Anyone can be a prolific creator if they have a prodigious memory.
And so the question is, does the ability to remember things come as part of our genetic package, or is it a muscle we can train?
Yes and yes.
On the hereditary side, certain people are innately wired with superior memories and they naturally and habitually recall almost everything in their lives, from images to numbers to dates to human faces to personal experiences.
These people are known as jerks.
On the hard working side, certain people are intentionally working to build superior memories by understanding how the brain functions, focusing attention, creating associations and giving those associations meaning.
These people are known as overachievers.
For the rest of the world who doesn’t have the time, resources or patience to dedicate their lives to boosting their memory power, there are a few simple concepts worth knowing that might make remembering easier.
For example, you’ve probably heard some variation of the following sentence:
The number of objects an average human can hold in working memory is seven.
Miller famously discovered this fact about the brain back in the fifties in his groundbreaking study on the cognitive significance of the number seven. Since then, his research on the limits of the human capacity for processing information has become one of the most highly cited papers in the history of psychology.
That’s why smart people write things down. To capture their thinking before it vaporizes. Because when idea lightning strikes, it’s competing with other brain activities, so the documentation process hooks their ideas immediately, firmly and enduringly. They know that if they don’t write it down, it never happened.
And, there’s more.
Boosting memory, often times, is a simple matter of making room. Prolific people don’t just write things down because they might have a good idea in this moment, but also because they might have good ideas in future moments, and their brain needs to be in the best possible position to receive them. So it’s more than just a security measure, it’s a sovereignty measure. Capturing your thinking relieves your brain of the necessity of remembering, frees up your working memory and opens your mind to receive new ideas.

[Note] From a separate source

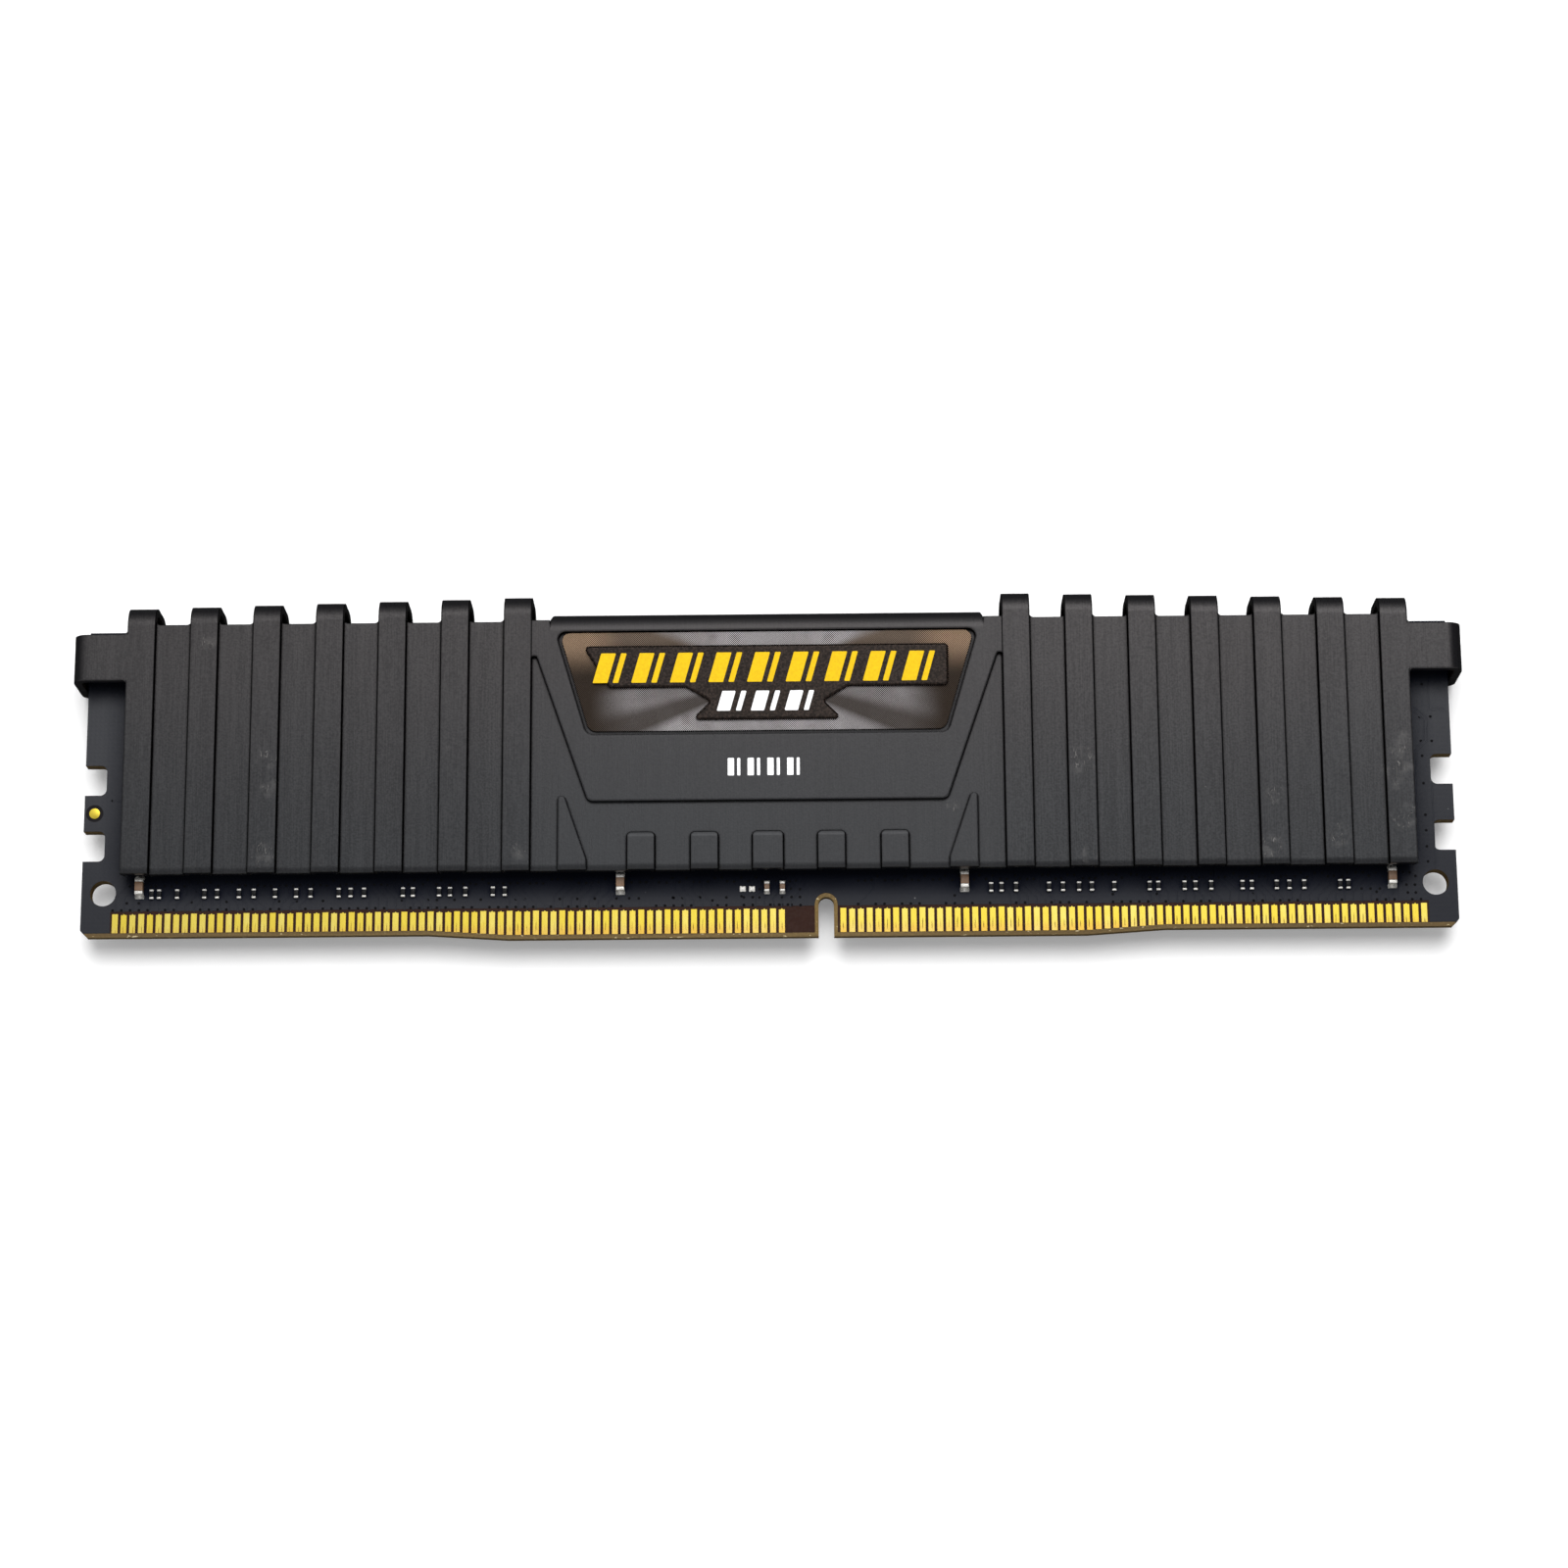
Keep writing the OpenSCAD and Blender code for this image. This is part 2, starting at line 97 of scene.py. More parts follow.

I’m reminded of my mentor, Jeffrey, a prolific creator who runs a multimillion dollar sales training company. The reason he’s the best in the world is, everything he knows is written down somewhere. Which means, he knows his material cold. Which means, he’s a master of his subject. Which means, during his sales seminars he doesn’t have to think about what he’s going to say. Which means, his brain is free to think of innovative ideas for his participants.
By writing everything down, he makes room.
This process became first came clear to me when I read The Creativity Book. Eric Maisel explains that organization can be a real challenge for everyday creative people who have lots of ideas, dreams, goals, responsibilities, and who are perhaps a little suspicious of organization. It isn’t of life or death importance that you remember everybody’s birthday, he says, but it is vital that the chaos of ideas that start to flood your brain when you open up to your own creativity have a place to be sorted and stored and saved. If you don’t give them that chance, then chaos overwhelms you and no work can get accomplish.
Is everything you know written down somewhere?
Ultimately, it doesn’t matter how you write ideas down, only that you write them down.
There’s a fascinating study from the Nueromarketing Science and Business Association, which detailed how the physical documentation process affects our brains. Turns out, when we physically write something down, we stimulate a collection of cells in the base of our brain known as the reticular activating system. This becomes the filter for all the information our brain needs to process and it gives more attention to what we are currently focusing on. And as a result, the physical act of writing things down brings the information to the forefront, triggers our brains to pay close attention, raises the psychological ante and increases our commitment as collectors, creators and communicators of ideas.
And so, whether you have a prodigious memory, whether you’re trying to improve it, and whether your collection tools are paper and pen, electronic note taking, audio capturing, emailing, voice recognition technology or some kind of web app, the good new is, you don’t have to invest a lot of time and money to boost your memory.
You just have to keep asking yourself the same question.
Is everything you know written down somewhere?